To be done » Please give back word for word the lines below, from the first one through the one with "button_proud = 3.3; // [2.6:0.1:3.6]".

Provided material »
- - -

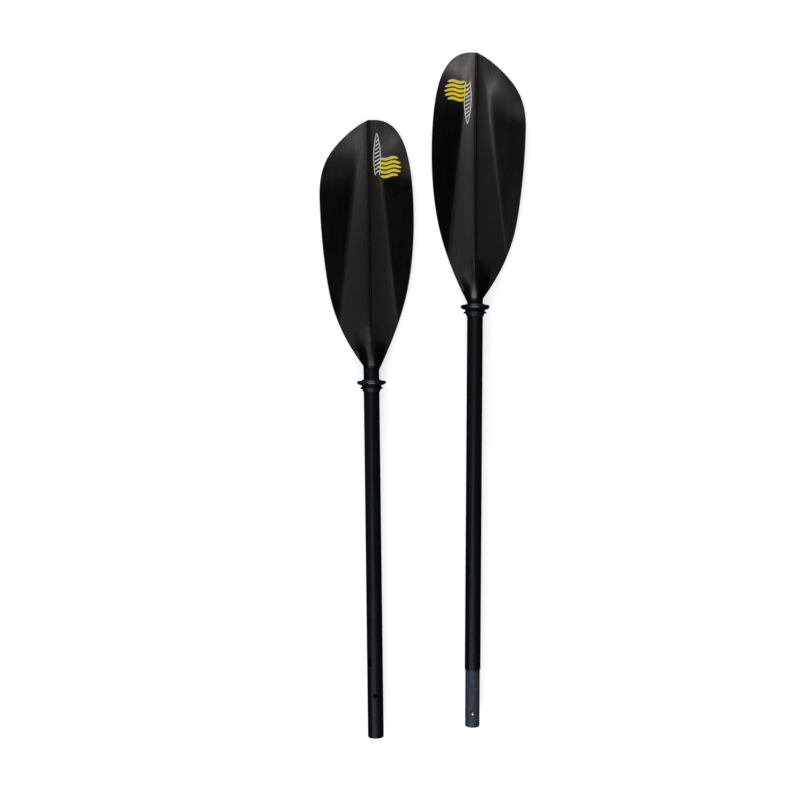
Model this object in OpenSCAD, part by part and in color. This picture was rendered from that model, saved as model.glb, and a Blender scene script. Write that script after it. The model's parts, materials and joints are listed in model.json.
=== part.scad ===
// Two-piece kayak paddle, its halves lying apart side by side with their power faces up.
// The shafts' axes are level. The paddle lies on its two drip rings and on the backs of its blades.
// +Y runs along the female shaft from its open end to its blade, and +Z is up.

/* [Shafts] */
// Outside diameter of both shafts
shaft_d = 29.4; // [29:0.1:31]
// Length of each shaft, from its joint end to the blade
shaft_l = 682; // [620:2:760]
// Bore of the shafts away from the joint
bore_d = 26.4; // [25:0.1:26.6]

/* [Joint] */
// Bore of the reamed stretch at each shaft's joint end
socket_d = 27.1; // [26.8:0.05:27.4]
// Depth of that reamed stretch
socket_depth = 125; // [120:1:135]
// Length of ferrule that stands out of the male shaft
ferrule_out = 106; // [100:1:115]
// Length of ferrule glued into the male shaft
ferrule_in = 118; // [100:1:118]
// Bore of the ferrule
ferrule_bore_d = 24; // [23.6:0.1:24.4]
// Distance from the shaft's end to the button or its hole
button_reach = 79; // [70:1:85]
// Diameter of the snap button
button_d = 6.6; // [6:0.1:6.8]
// Diameter of the button's hole in the female shaft
button_hole_d = 8; // [7.6:0.1:9]
// How far the button stands out of the ferrule
button_proud = 3.3; // [2.6:0.1:3.6]

/* [Blades] */
// Length of each blade, from its neck to its tip
blade_l = 468; // [430:2:480]
// Width of each blade
blade_w = 176; // [165:1:185]
// Thickness of the blade's panels
blade_skin = 3.2; // [2.8:0.1:4]
// Radius of the blade's lengthwise curve
spoon_r = 1300; // [1200:10:1500]
// Height of the ridge above the valleys beside it
ridge_rise = 3.5; // [3:0.5:6]
// Height of the blade's edges above the valleys
edge_rise = 12; // [8:0.5:15]

/* [Drip rings] */
// Diameter of the large flange
ring_d = 54.4; // [50:0.2:60]
// Distance from the female blade's neck to its ring's large flange
female_ring_drop = 22; // [8:1:60]
// The same distance on the male half
male_ring_drop = 7; // [7:1:60]

/* [Layout] */
// Sideways distance from the female shaft's end to the male shaft's end
half_pitch = 182; // [175:1:220]
// How far the male shaft's end lies up from the female one's
male_lead = 123.5; // [110:0.5:160]
// Angle by which the male half leans away from the female half
male_lean = 1.1; // [0:0.1:2]

/* [Hidden] */
$fn = 64;

shaft_r = shaft_d / 2;
ring_r = ring_d / 2;
slip = 0.05; // radial clearance of a part that slides or is glued in a bore
ferrule_r = socket_d / 2 - slip;

// Blade outline, drawn at its nominal size as [out from the ridge, up from the neck]
nominal_l = 460;
nominal_w = 176;
sloped_side_w = 93;
widest_at = 320;
flat_tip_w = 12;
sloped_knee = 8; // where each side leaves the straight neck
round_knee = 1.5;
sloped_side = [
    [[shaft_r, sloped_knee], [17.5, 14], [58, 62], [74.5, 130]],
    [[74.5, 130], [83.2, 165], [sloped_side_w, 250], [sloped_side_w, widest_at]],
    [[sloped_side_w, widest_at], [93, 372], [78, 398], [57, 420]],
    [[57, 420], [39, 438], [20, 452], [0, nominal_l]]
];
round_side = [
    [[shaft_r, round_knee], [22, 16.5], [50, 75], [65, 130]],
    [[65, 130], [76, 170], [83, 225], [83, 284]],
    [[83, 284], [83, 335], [78, 388], [66, 418]],
    [[66, 418], [58, 437], [44, nominal_l], [flat_tip_w, nominal_l]]
];
curve_steps = 7;
width_scale = blade_w / nominal_w;
length_scale = blade_l / nominal_l;

// Blade cross-section, as distances out from the ridge
valley_at = 42;
edge_at = 110;
spine_extra = 2.6; // how much thicker the blade is under its ridge
edge_skin = 2.2;
belly_at = 230; // where the back is lowest, from the neck
spoon_half_angle = 13;
spoon_fn = 720; // a fine division, because the curve's radius is so long

neck_l = 10;
fairing_l = 100;
fairing_drop = 11;
fairing_end_r = 6;
tang_l = 60;

clip_w = 7;
clip_t = 0.8;
clip_top = 9.6; // height of the clip's upper leg above the ferrule's axis
clip_bottom = 11.35;
clip_bend_r = 3;
clip_bend_back = 52; // from the button to the bend
clip_flat = 7; // half length of the level ends of the legs
button_top = ferrule_r + button_proud;
button_flange_r = 4.2;
button_dome_r = 4.4;
button_gap = 0.3;

slot_reach = 139;
slot_l = 16;
slot_w = 7;
slot_turn = 42; // how far round the shaft the slot lies

plug_l = 40;
plug_reach = 152;

// The origin is under the middle of the box round both halves
right_edge = half_pitch + (shaft_l + widest_at * length_scale) * sin(male_lean)
           + sloped_side_w * width_scale * cos(male_lean);
left_edge = -sloped_side_w * width_scale;
far_edge = male_lead + (shaft_l + blade_l) * cos(male_lean)
         + flat_tip_w * width_scale * sin(male_lean);
origin_x = (right_edge + left_edge) / 2;
origin_y = far_edge / 2;

function bezier(p, steps) = [
    for (i = [0 : steps - 1])
        let (t = i / steps, u = 1 - t)
        u * u * u * p[0] + 3 * u * u * t * p[1] + 3 * u * t * t * p[2] + t * t * t * p[3]
];
function side_points(side) = [for (piece = side) each bezier(piece, curve_steps)];
function arc(centre, r, from, to) = [
    for (i = [0 : curve_steps])
        let (a = from + (to - from) * i / curve_steps)
        centre + r * [cos(a), sin(a)]
];
function reversed(points) = [for (i = [len(points) - 1 : -1 : 0]) points[i]];

// Each half is drawn with its shaft's joint end at the origin and its blade up +Y
module place_female() {
    translate([-origin_x, -origin_y, ring_r]) children();
}

module place_male() {
    translate([half_pitch - origin_x, male_lead - origin_y, ring_r])
        rotate([0, 0, -male_lean]) children();
}

// A solid drawn up +Z, laid along +Y
module lay() {
    rotate([-90, 0, 0]) children();
}

// A rod along +Y from one distance to another
module rod(r, from, to) {
    translate([0, from, 0]) lay() cylinder(r = r, h = to - from);
}

module blade_outline() {
    left = [for (p = side_points(sloped_side)) [-p[0], p[1]]];
    right = reversed(side_points(round_side));
    tip = [[0, nominal_l], [flat_tip_w, nominal_l]];
    neck = [[shaft_r, 0], [-shaft_r, 0]];
    polygon(concat(left, tip, right, neck));
}

// The panels: a W-shaped section swept round a far axis above the blade
module blade_panels() {
    valley_r = spoon_r + ridge_rise;
    edge_r = valley_r - edge_rise * (edge_at - valley_at) / (nominal_w / 2 - valley_at);
    section = [
        [edge_r, -edge_at],
        [valley_r, -valley_at],
        [spoon_r, 0],
        [valley_r, valley_at],
        [edge_r, edge_at],
        [edge_r + edge_skin, edge_at],
        [valley_r + blade_skin, valley_at],
        [spoon_r + blade_skin + spine_extra, 0],
        [valley_r + blade_skin, -valley_at],
        [edge_r + edge_skin, -edge_at]
    ];
    translate([0, belly_at, valley_r + blade_skin - ring_r])
        rotate([0, 90, 0])
        rotate([0, 0, -spoon_half_angle])
        rotate_extrude(angle = 2 * spoon_half_angle, $fn = spoon_fn) polygon(section);
}

// The round neck runs down into the panels as a tapering boss
module blade_fairing() {
    rod(shaft_r, 0, neck_l);
    translate([0, neck_l / 2, 0])
        rotate([-atan(fairing_drop / fairing_l), 0, 0])
        lay() cylinder(r1 = shaft_r, r2 = fairing_end_r, h = fairing_l);
}

module blade() {
    translate([0, shaft_l, 0]) {
        intersection() {
            translate([0, 0, -2 * ring_r]) linear_extrude(4 * ring_r)
                scale([width_scale, length_scale]) blade_outline();
            blade_panels();
        }
        blade_fairing();
        rod(bore_d / 2 - slip, -tang_l, neck_l / 2);
    }
}

module shaft_tube() {
    difference() {
        rod(shaft_r, 0, shaft_l);
        rod(bore_d / 2, 0, shaft_l + 1);
        rod(socket_d / 2, -1, socket_depth);
    }
}

module drip_ring(drop) {
    rim_r = 2;
    lip_r = 1.3;
    lip_out = ring_r - 5.7;
    translate([0, shaft_l - drop, 0]) lay() rotate_extrude() polygon(concat(
        [[shaft_r + slip, 5.5], [16.2, 5.5]],
        arc([ring_r - rim_r, 0], rim_r, 75, -55),
        [[lip_out - 1.8, -7.8]],
        arc([lip_out - lip_r, -10.8], lip_r, 60, -80),
        [[16.6, -13.4], [15.4, -18], [shaft_r + slip, -18]]
    ));
}

module float_plug() {
    rod(bore_d / 2 - slip, plug_reach, plug_reach + plug_l);
}

module female_blade() {
    color("#1c1c1c") place_female() blade();
}

module female_shaft() {
    color("#20242b") place_female() difference() {
        shaft_tube();
        translate([0, button_reach, 0]) cylinder(d = button_hole_d, h = 2 * shaft_r);
        rotate([0, -slot_turn, 0]) for (end = [-1, 1]) {
            translate([0, slot_reach + end * (slot_l - slot_w) / 2, 0])
                cylinder(d = slot_w, h = 2 * shaft_r);
        }
        rotate([0, -slot_turn, 0])
            translate([-slot_w / 2, slot_reach - (slot_l - slot_w) / 2, 0])
            cube([slot_w, slot_l - slot_w, 2 * shaft_r]);
    }
}

module female_drip_ring() {
    color("#141c2b") place_female() drip_ring(female_ring_drop);
}

module female_float_plug() {
    color("#c8c4b8") place_female() float_plug();
}

module male_blade() {
    color("#1c1c1c") place_male() mirror([1, 0, 0]) blade();
}

module male_shaft() {
    color("#20242b") place_male() shaft_tube();
}

module male_drip_ring() {
    color("#141c2b") place_male() drip_ring(male_ring_drop);
}

module male_float_plug() {
    color("#c8c4b8") place_male() float_plug();
}

module male_ferrule() {
    tip_chamfer = 1.5;
    color("#4a525c") place_male() difference() {
        union() {
            rod(ferrule_r, -ferrule_out + tip_chamfer, ferrule_in);
            translate([0, -ferrule_out, 0]) lay()
                cylinder(r1 = ferrule_r - tip_chamfer / 2, r2 = ferrule_r, h = tip_chamfer);
        }
        rod(ferrule_bore_d / 2, -ferrule_out - 1, ferrule_in + 1);
        translate([0, -button_reach, 0])
            cylinder(r = button_d / 2 + button_gap, h = 2 * shaft_r);
    }
}

// The clip in side view: two level ends, two slopes and the bend between them
module spring_clip() {
    bend = [clip_bend_back, 0];
    inner_r = clip_bend_r - clip_t;
    color("#9a9da1") place_male() translate([-clip_w / 2, -button_reach, 0])
        rotate([90, 0, 90]) linear_extrude(clip_w) polygon(concat(
            [[-clip_flat, clip_top - clip_t], [-clip_flat, clip_top], [clip_flat, clip_top]],
            arc(bend, clip_bend_r, 90, -90),
            [[clip_flat, -clip_bottom], [-clip_flat, -clip_bottom]],
            [[-clip_flat, clip_t - clip_bottom], [clip_flat, clip_t - clip_bottom]],
            arc(bend, inner_r, -90, 90),
            [[clip_flat, clip_top - clip_t]]
        ));
}

module snap_button() {
    flange_t = 1.2;
    color("#d5d7da") place_male() translate([0, -button_reach, 0]) {
        translate([0, 0, clip_top]) cylinder(r = button_flange_r, h = flange_t);
        intersection() {
            translate([0, 0, clip_top]) cylinder(d = button_d, h = button_top - clip_top);
            translate([0, 0, button_top - button_dome_r]) union() {
                sphere(button_dome_r);
                translate([0, 0, -2 * button_dome_r])
                    cylinder(r = button_dome_r, h = 2 * button_dome_r);
            }
        }
    }
}

female_blade();
female_shaft();
female_drip_ring();
female_float_plug();
male_blade();
male_shaft();
male_drip_ring();
male_float_plug();
male_ferrule();
spring_clip();
snap_button();
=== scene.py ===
import json
import math

import bmesh
import bpy
import numpy as np
from mathutils import Matrix, Vector


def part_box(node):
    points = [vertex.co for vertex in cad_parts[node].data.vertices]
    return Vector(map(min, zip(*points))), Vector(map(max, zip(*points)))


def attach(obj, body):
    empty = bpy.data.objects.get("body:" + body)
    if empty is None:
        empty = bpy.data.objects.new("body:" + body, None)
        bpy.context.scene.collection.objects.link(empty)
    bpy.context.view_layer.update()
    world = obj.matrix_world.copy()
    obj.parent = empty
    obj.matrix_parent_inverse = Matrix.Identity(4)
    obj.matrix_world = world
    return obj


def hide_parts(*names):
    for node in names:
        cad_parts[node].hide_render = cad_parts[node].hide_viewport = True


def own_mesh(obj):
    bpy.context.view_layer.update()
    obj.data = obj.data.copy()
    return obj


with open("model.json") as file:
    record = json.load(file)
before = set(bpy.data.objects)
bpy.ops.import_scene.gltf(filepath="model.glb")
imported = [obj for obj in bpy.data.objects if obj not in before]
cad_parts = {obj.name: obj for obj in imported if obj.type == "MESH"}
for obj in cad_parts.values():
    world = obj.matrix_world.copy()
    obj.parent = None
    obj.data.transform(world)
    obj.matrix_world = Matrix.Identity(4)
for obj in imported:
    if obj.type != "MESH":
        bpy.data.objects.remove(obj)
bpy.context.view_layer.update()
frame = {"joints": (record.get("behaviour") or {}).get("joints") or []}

MM = 0.001

# ---------------------------------------------------------------- driving sizes, in millimetres
# Each half has its own axes: the shaft's joint end at the origin, its blade up +Y, its power face up +Z.
# A reach is a distance from the joint end.
SHAFT_R = 14.7
SHAFT_L = 682
BORE_R = 13.2
SOCKET_R = 13.55
SOCKET_DEPTH = 125
RING_R = 27.2
FERRULE_R = 13.5
FERRULE_BORE_R = 12
FERRULE_OUT = 106
FERRULE_IN = 118
BUTTON_REACH = 79
BUTTON_HOLE_R = 4
BUTTON_R = 3.3
BUTTON_TOP = 16.8
BUTTON_SEAT = 9.6               # height of the button's underside, which rests on the spring clip
CLIP_DROP = 11.35               # how far the spring clip reaches below the axis
SLOT_REACH = 139
SLOT_L = 16
SLOT_W = 7
SLOT_TURN = 42
PLUG_REACH = 152
PLUG_L = 40
RING_DROPS = {"female": 22, "male": 7}      # from the shaft's blade end down to the ring's flange
SHARP_ANGLE = 35                # edges that turn more than this, in degrees, stay sharp
TUBE_SEGMENTS = 128
SMALL_SEGMENTS = 64

# Blade outline from the neck, as Bezier pieces of [out from the ridge, up from the neck]
BLADE_L = 468
NOMINAL_L = 460                 # the length that the outline's points are given for


def to_length(pieces):
    """The pieces stretched along the blade to its real length."""
    return [[(x, s * BLADE_L / NOMINAL_L) for x, s in piece] for piece in pieces]


SLOPED_SIDE = to_length([
    [(14.7, 8), (17.5, 14), (58, 62), (74.5, 130)],
    [(74.5, 130), (83.2, 165), (93, 250), (93, 320)],
    [(93, 320), (93, 372), (78, 398), (57, 420)],
    [(57, 420), (39, 438), (20, 452), (0, NOMINAL_L)],
])
ROUND_SIDE = to_length([
    [(14.7, 1.5), (22, 16.5), (50, 75), (65, 130)],
    [(65, 130), (76, 170), (83, 225), (83, 284)],
    [(83, 284), (83, 335), (78, 388), (66, 418)],
    [(66, 418), (58, 437), (44, NOMINAL_L), (12, NOMINAL_L)],
])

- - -

Completed exercise »
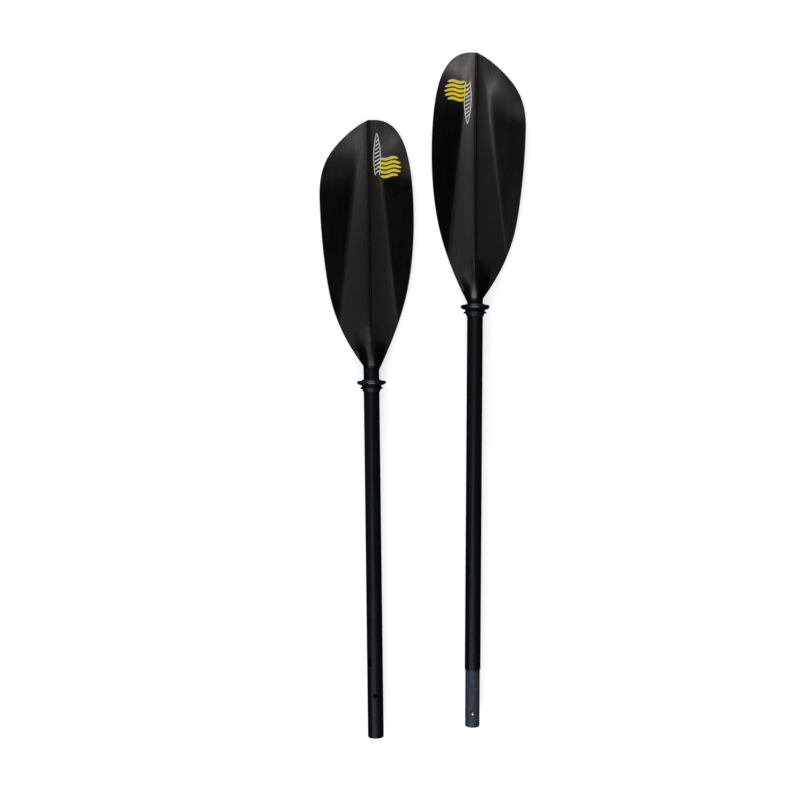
Model this object in OpenSCAD, part by part and in color. This picture was rendered from that model, saved as model.glb, and a Blender scene script. Write that script after it. The model's parts, materials and joints are listed in model.json.
=== part.scad ===
// Two-piece kayak paddle, its halves lying apart side by side with their power faces up.
// The shafts' axes are level. The paddle lies on its two drip rings and on the backs of its blades.
// +Y runs along the female shaft from its open end to its blade, and +Z is up.

/* [Shafts] */
// Outside diameter of both shafts
shaft_d = 29.4; // [29:0.1:31]
// Length of each shaft, from its joint end to the blade
shaft_l = 682; // [620:2:760]
// Bore of the shafts away from the joint
bore_d = 26.4; // [25:0.1:26.6]

/* [Joint] */
// Bore of the reamed stretch at each shaft's joint end
socket_d = 27.1; // [26.8:0.05:27.4]
// Depth of that reamed stretch
socket_depth = 125; // [120:1:135]
// Length of ferrule that stands out of the male shaft
ferrule_out = 106; // [100:1:115]
// Length of ferrule glued into the male shaft
ferrule_in = 118; // [100:1:118]
// Bore of the ferrule
ferrule_bore_d = 24; // [23.6:0.1:24.4]
// Distance from the shaft's end to the button or its hole
button_reach = 79; // [70:1:85]
// Diameter of the snap button
button_d = 6.6; // [6:0.1:6.8]
// Diameter of the button's hole in the female shaft
button_hole_d = 8; // [7.6:0.1:9]
// How far the button stands out of the ferrule
button_proud = 3.3; // [2.6:0.1:3.6]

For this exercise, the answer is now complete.